UNITED NATIONS, November 28 (C-Fam) More governments than ever voted for eliminating controversial language related to abortion and LGBT issues in the ongoing UN General Assembly.
In the Third Committee of the General Assembly, forty-eight governments voted in favor of removing “sexual and reproductive health” language from a resolution on children. Seventy governments voted to remove “sexual orientation and gender identity” from a resolution on persons with disabilities.
In both cases the amendments to remove the controversial terms failed, but the votes were closer than it was imagined possible. While seventy-four governments voted to retain the language on sexual orientation, they won by a mere four votes. Many of the governments that voted in favor of the homosexual and transgender agenda did so only because of pressure from the European Union. Over fifty states abstained or failed to cast a vote.
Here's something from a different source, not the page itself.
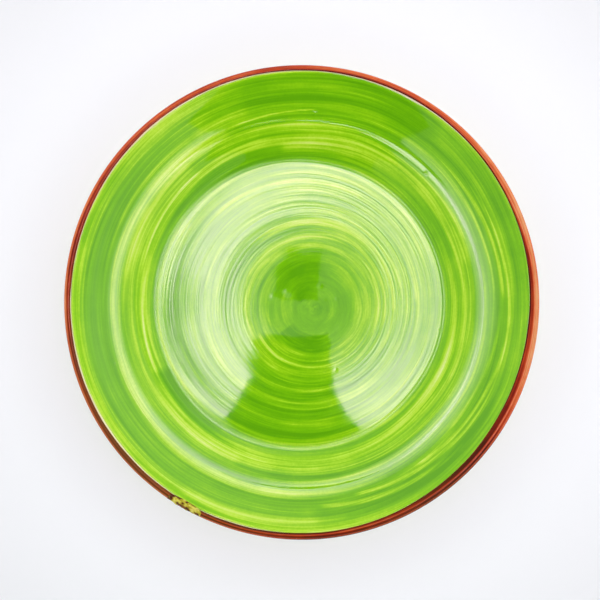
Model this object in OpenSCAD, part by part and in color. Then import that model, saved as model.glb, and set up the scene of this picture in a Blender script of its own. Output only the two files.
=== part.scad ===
/* [Plate] */
// Diameter over the lip
plate_d = 250; // [200:1:320]
// Thickness of the floor at its centre, glaze and paint included
floor_t = 5.2; // [4:0.1:8]
// Thickness of the wall just inside the lip, glaze and paint included
lip_t = 4.8; // [4:0.1:6]

/* [Foot ring] */
// Outer diameter of the foot ring
foot_d = 156; // [130:1:160]
// Width of the foot ring, inner wall to outer wall
foot_w = 6.5; // [4:0.1:10]
// Depth of the hollow inside the foot ring
foot_h = 4.3; // [2:0.1:6]
// Rounding of the foot ring's two lower edges
foot_edge_r = 1.2; // [0.5:0.1:1.8]

/* [Glaze and paint] */
// Thickness of the cream ground glaze
ground_t = 0.5; // [0.3:0.05:0.8]
// Thickness of a painted coat of coloured glaze
coat_t = 0.3; // [0.2:0.05:0.4]
// Diameter where the centre coat meets the well coat
centre_coat_d = 52; // [30:1:80]
// Diameter where the well coat meets the cove coat
well_coat_d = 152; // [130:1:156]
// Diameter where the cove coat meets the flange coat
cove_coat_d = 196; // [180:1:200]
// Width of the bare cream line between the flange coat and the rim line
cream_w = 0.7; // [0.4:0.1:1.2]
// Width of the dark rim line on the face, inside the lip's rounding
rim_line_w = 0.7; // [0.4:0.1:1.2]

/* [Olive fleck] */
// Direction of the fleck's middle, anticlockwise from +X
fleck_at = 240; // [0:1:359]
// Length of the fleck along the lip, as an angle
fleck_sweep = 9; // [3:0.5:15]
// Height of the fleck above the rim band's surface
fleck_proud = 0.4; // [0.1:0.05:0.5]

/* [Hidden] */
$fn = 180;
plate_r = plate_d / 2;
lip_r = lip_t / 2;

// Slope of the face, as [share of the plate's radius, degrees]: an almost flat well,
// a steep cove round it, a flatter shoulder, and a flange that rises to the lip.
face_slopes = [
    [0, 0],
    [0.22, 0.8],
    [0.61, 3.2],
    [0.63, 14],
    [0.675, 26],
    [0.73, 14],
    [0.78, 9],
    [0.825, 13],
    [0.90, 18],
    [0.973, 24],
];
lip_slope = face_slopes[len(face_slopes) - 1][1];

// Height from back to face outside the foot ring, as [share of the radius, share of the lip's own].
wall_shares = [
    [0.62, 1.31],
    [0.675, 1.34],
    [0.78, 1.22],
    [0.825, 1.15],
    [0.90, 1.05],
    [0.973, 1],
];
upright_lip_t = lip_t / cos(lip_slope);

// Radii where one part of the section ends and the next begins
foot_r = foot_d / 2;
foot_in_r = foot_r - foot_w;
face_end_r = plate_r - lip_r * (1 + sin(lip_slope));
back_end_r = 0.955 * plate_r;
rim_line_r = face_end_r - rim_line_w;
flange_coat_r = rim_line_r - cream_w;

// Directions on the lip's round section, anticlockwise from outwards
lip_face_turn = 90 + lip_slope;
rim_line_turn = 96;
glaze_seam_turn = -20;
band_end_turn = -60;
lip_back_turn = lip_slope - 90;

// Spacing of the points along the section
face_step = 2.4;
turn_step = 11;

// Bare line left between the back's glaze and the foot ring
glaze_stop_w = 1;
glaze_stop_r = foot_r + glaze_stop_w;

floor_z = foot_h + floor_t;
glaze_t = ground_t + coat_t;

// Gradient of the face at radius r, straight between the knots of face_slopes
function gradient(r) = lookup(r / plate_r, [for (k = face_slopes) [k[0], tan(k[1])]]);

// How far the face has risen from the centre to radius r
function rise(r, i = 0) =
    i >= len(face_slopes) - 1 || r <= face_slopes[i][0] * plate_r ? 0 :
    let (a = face_slopes[i][0] * plate_r)
    let (b = min(r, face_slopes[i + 1][0] * plate_r))
    (b - a) * (gradient(a) + gradient(b)) / 2 + rise(r, i + 1);

function face_z(r) = floor_z + rise(r);
function back_z(r) = face_z(r) - upright_lip_t * lookup(r / plate_r, wall_shares);

lip_z = face_z(face_end_r) - lip_r * cos(lip_slope);

// Each of these gives points on the plate's outer skin, as [r, z, outward normal's r, its z]
function face_point(r) = let (s = atan(gradient(r))) [r, face_z(r), -sin(s), cos(s)];
function lip_point(turn) = [
    plate_r - lip_r + lip_r * cos(turn),
    lip_z + lip_r * sin(turn),
    cos(turn),
    sin(turn),
];
function back_point(r) =
    let (s = atan((back_z(r + 0.5) - back_z(r - 0.5))))
    [r, back_z(r), sin(s), -cos(s)];

function steps(a, b, step) = let (n = max(1, round(abs(b - a) / step))) [for (i = [0:n]) a + (b - a) * i / n];
function face_span(r0, r1) = [for (r = steps(r0, r1, face_step)) face_point(r)];
function lip_span(turn0, turn1) = [for (turn = steps(turn0, turn1, turn_step)) lip_point(turn)];
function back_span(r0, r1) = [for (r = steps(r0, r1, face_step)) back_point(r)];

// The skin's stretches, from the centre of the face over the lip to the foot ring.
// A coat, the ground under it and the clay share these points, so they meet face to face.
centre_span = face_span(0, centre_coat_d / 2);
well_span = face_span(centre_coat_d / 2, well_coat_d / 2);
cove_span = face_span(well_coat_d / 2, cove_coat_d / 2);
flange_span = face_span(cove_coat_d / 2, flange_coat_r);
cream_span = face_span(flange_coat_r, rim_line_r);
rim_line_span = concat(
    face_span(rim_line_r, face_end_r),
    tail(lip_span(lip_face_turn, rim_line_turn))
);
rim_top_span = lip_span(rim_line_turn, glaze_seam_turn);
rim_under_span = lip_span(glaze_seam_turn, band_end_turn);
rim_span = concat(rim_top_span, tail(rim_under_span));
lip_end_span = lip_span(band_end_turn, lip_back_turn);
back_skin_span = concat(lip_end_span, back_span(back_end_r, glaze_stop_r));
face_ground_span = concat(
    centre_span, tail(well_span), tail(cove_span), tail(flange_span),
    tail(cream_span), tail(rim_line_span), tail(rim_top_span)
);
back_ground_span = concat(rim_under_span, tail(back_skin_span));

function tail(list) = [for (i = [1:1:len(list) - 1]) list[i]];
function reversed(list) = [for (i = [len(list) - 1:-1:0]) list[i]];

// The skin's points moved straight into the plate by a depth; a point on the axis stays on it
function at_depth(span, depth) = [
    for (p = span) [p[0] == 0 ? 0 : p[0] - depth * p[2], p[1] - depth * p[3]]
];

// A layer of the skin between two depths
module layer_section(span, top, bottom) {
    polygon(concat(at_depth(span, top), reversed(at_depth(span, bottom))));
}

module layer(span, top, bottom) {
    rotate_extrude() layer_section(span, top, bottom);
}

// The fired clay, everywhere one coat and one ground under the skin
module clay_body() {
    color("#c98f6b") rotate_extrude() polygon(concat(
        at_depth(face_ground_span, glaze_t),
        at_depth(tail(back_ground_span), glaze_t),
        [
            [foot_r, back_z(glaze_stop_r) + glaze_t],
            [foot_r, foot_h + ground_t],
            [0, foot_h + ground_t],
        ]
    ));
}

// Bare turned clay that the plate stands on, with its lower edges rounded
module foot_ring() {
    top_z = foot_h + ground_t;
    color("#b9714c") rotate_extrude() polygon(concat(
        [[foot_in_r, top_z], [foot_in_r, foot_edge_r]],
        [for (turn = [200:20:260]) [
            foot_in_r + foot_edge_r * (1 + cos(turn)),
            foot_edge_r * (1 + sin(turn)),
        ]],
        [[foot_in_r + foot_edge_r, 0], [foot_r - foot_edge_r, 0]],
        [for (turn = [280:20:340]) [
            foot_r - foot_edge_r * (1 - cos(turn)),
            foot_edge_r * (1 + sin(turn)),
        ]],
        [[foot_r, foot_edge_r], [foot_r, top_z]]
    ));
}

module face_ground() {
    color("#eef0d6") layer(face_ground_span, coat_t, glaze_t);
}

module back_ground() {
    color("#efeedd") layer(back_ground_span, coat_t, glaze_t);
}

// Glaze pooled on the underside, inside the foot ring
module foot_well_ground() {
    color("#efeedd") translate([0, 0, foot_h]) cylinder(r = foot_in_r, h = ground_t);
}

module centre_coat() {
    color("#7ac42a") layer(centre_span, 0, coat_t);
}

module well_coat() {
    color("#a8d94a") layer(well_span, 0, coat_t);
}

module cove_coat() {
    color("#6fbf1f") layer(cove_span, 0, coat_t);
}

module flange_coat() {
    color("#72bb14") layer(flange_span, 0, coat_t);
}

// The brushed edge line just inside the lip
module rim_line() {
    color("#5a1d18") layer(rim_line_span, 0, coat_t);
}

// Iron red over the lip, open for the fleck
module rim_band() {
    color("#a8392a")
        rotate([0, 0, fleck_at + fleck_sweep / 2])
        rotate_extrude(angle = 360 - fleck_sweep)
        layer_section(rim_span, 0, coat_t);
}

// A bead of olive glaze that has run over the lip
module rim_fleck() {
    color("#a9a533")
        rotate([0, 0, fleck_at - fleck_sweep / 2])
        rotate_extrude(angle = fleck_sweep)
        layer_section(rim_span, -fleck_proud, coat_t);
}

clay_body();
foot_ring();
face_ground();
back_ground();
foot_well_ground();
centre_coat();
well_coat();
cove_coat();
flange_coat();
rim_line();
rim_band();
rim_fleck();
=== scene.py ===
"""A hand painted earthenware plate: its clay, glaze and brushwork, built on the CAD model's section.

Lengths are in millimetres until a mesh is made. An angle is measured anticlockwise from +X.
"""

import math

import bpy
import numpy as np
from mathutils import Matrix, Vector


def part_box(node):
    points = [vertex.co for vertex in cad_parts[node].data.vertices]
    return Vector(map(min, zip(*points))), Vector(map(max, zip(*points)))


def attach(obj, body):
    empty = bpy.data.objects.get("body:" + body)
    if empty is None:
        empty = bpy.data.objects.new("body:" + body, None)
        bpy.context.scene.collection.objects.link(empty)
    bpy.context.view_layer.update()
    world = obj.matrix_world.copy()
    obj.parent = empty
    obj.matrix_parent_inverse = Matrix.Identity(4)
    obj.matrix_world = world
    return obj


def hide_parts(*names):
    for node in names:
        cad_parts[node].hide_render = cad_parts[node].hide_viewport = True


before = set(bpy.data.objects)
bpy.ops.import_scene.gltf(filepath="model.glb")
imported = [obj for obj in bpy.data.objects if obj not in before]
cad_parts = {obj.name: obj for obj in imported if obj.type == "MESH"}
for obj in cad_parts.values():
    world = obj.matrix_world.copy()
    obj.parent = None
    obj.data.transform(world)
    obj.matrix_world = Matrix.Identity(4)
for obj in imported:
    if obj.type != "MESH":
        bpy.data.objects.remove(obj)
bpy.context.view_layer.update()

MM = 0.001

# Points in a full turn round the plate, and rings over a layer's hidden inner side
COLUMNS = 720
INNER_RINGS = 5

# ---------------------------------------------------------------- the section

# Slope of the face, as (share of the plate's radius, degrees): the same curve as the CAD model's
FACE_SLOPES = (
    (0.0, 0.0),
    (0.22, 0.8),
    (0.61, 3.2),
    (0.63, 14.0),
    (0.675, 26.0),
    (0.73, 14.0),
    (0.78, 9.0),
    (0.825, 13.0),
    (0.90, 18.0),
    (0.973, 24.0),
)

# Height from back to face outside the foot ring, as (share of the radius, share of the lip's own)
WALL_SHARES = (
    (0.62, 1.31),
    (0.675, 1.34),
    (0.78, 1.22),
    (0.825, 1.15),
    (0.90, 1.05),
    (0.973, 1.0),
)

# Thickness of the cream ground and of a painted coat, and the radius and slope of the lip
GROUND_T = 0.5
COAT_T = 0.3
GLAZE_T = GROUND_T + COAT_T
LIP_R = 2.4
LIP_SLOPE = FACE_SLOPES[-1][1]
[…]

The close vote is a wakeup call for the European Union and progressive governments that promote abortion and gender ideology in UN policy. The vote demonstrated a realistic path to rollback abortion and gender ideology from UN policy altogether, something few thought possible during the first Trump administration.
Dozens of delegations made statements complaining of the attempt to corrupt children through explicit UN-style sex education and the promotion of abortion and contraception for children without parental consent.
Speaking on behalf of a group of African governments, Nigeria complained that proposals related to the importance of the family were not included in the final draft, despite being based on the obligations of all members states under binding international treaties.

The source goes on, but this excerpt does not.